Diversity executives can promote this by leveraging enabling technologies, such as communities of practice, wikis, blogs and mentoring software, that facilitate connections based solely on knowledge and learning needs, and help overcome organizational boundaries such as location, job function and job titles. Keeping a fresh and ever-changing network of collaborators from throughout the organization will push people to look beyond what they already know and explore the emerging opportunities before them.
McDonald’s long history of peer networks has evolved over the years, providing an example of how processes can change and how knowledge can flow throughout a massive global organization with some 1.7 million employees in its knowledge-sharing network. “When black franchisees came to McDonald’s in the late 1960s, they began working with each other to share experiences on how to run better restaurants and serve more customers with outstanding quality, service, cleanliness and value,” Harris said. “Their support model became the foundation for other ethnic operator associations, employee business networks and resource groups that now literally reach around the world.”
Creating Competitive Advantage
The tangible value inclusion can bring to organizations has never been greater.
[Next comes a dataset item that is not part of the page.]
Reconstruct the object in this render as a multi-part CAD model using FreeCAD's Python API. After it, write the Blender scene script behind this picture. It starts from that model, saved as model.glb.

Broad, diverse, fluid and ever-changing knowledge networks will help employees gather and disseminate critical information needed to help them do their jobs better. These networks can be easily built and nourished through modern mentoring technology, and organizations that support them will gain a competitive edge as well.
“Knowledge constitutes a valuable and intangible asset for creating and sustaining competitive advantage,” said Reeves of Sodexo. “Sharing information, skills and expertise helps employees know how to address client relation issues, navigate within the Sodexo culture, spread best practices and lessons learned on processes or programs, provide tips on managing people, learn about other business segments in Sodexo, explore internal career moves and more.”